In short, I believe that the results are scientifically sound, the paper is well-written, and the work represents a substantial advance in a very active scientific field. The strengths and weaknesses, according to my opinion, are given above. In addition to these points, I have a few technical questions:
1. From the text after Eq. 1, I get the impression that the spin-orbit coupling is taken to be zero in the regions with direct superconducting proximity effect. Why? Would this region not just be the same 2DEG as elsewhere, but covered with a superconducting material?

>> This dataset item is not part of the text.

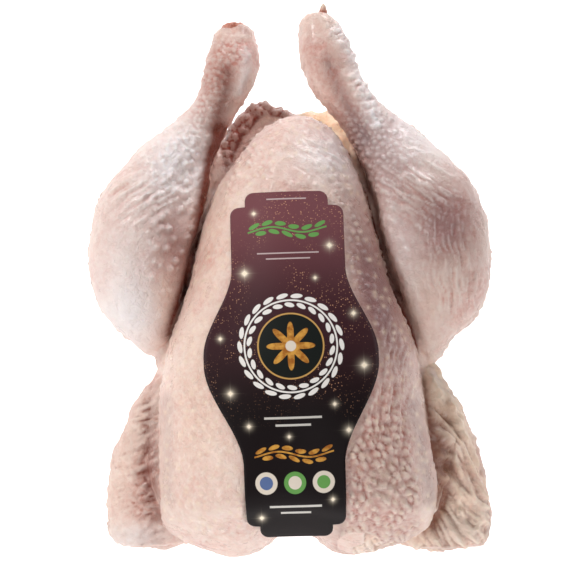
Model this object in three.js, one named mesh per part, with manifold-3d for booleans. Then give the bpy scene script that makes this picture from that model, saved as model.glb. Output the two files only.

2. On page 7, the authors say that they assume the same phase winding in the zigzag system as in the straight one. I guess this would be the result if the supercurrent density is unaffected by the zigzag pattern. Why, and under which circumstances, do the authors expect this to be a good approximation?
3. Related to weakness 3. above, on page 8 the authors write that the small superconducting gap is "likely due to a suboptimal choice of parameters". Why do they think so?
4. (Minor point) Why is the induced superconducting gap taken to be 1 meV? This seems rather large. Especially considering that they authors use the London penetration depth for Al in their estimate on page 9, and Delta for Al is much smaller.
I think that my questions 1-4 in the report should be addressed and probably warrants some modifications to the paper. In addition, I think the paper would be improved by addressing the weaknesses 1-3 above. In particular, I think the paper would be greatly improved by additional physical (analytical and/or intuitive) insight into how the result depends on the different parameters. This might also hint at how the central problem for an experimental realization (the small gap) can be solved.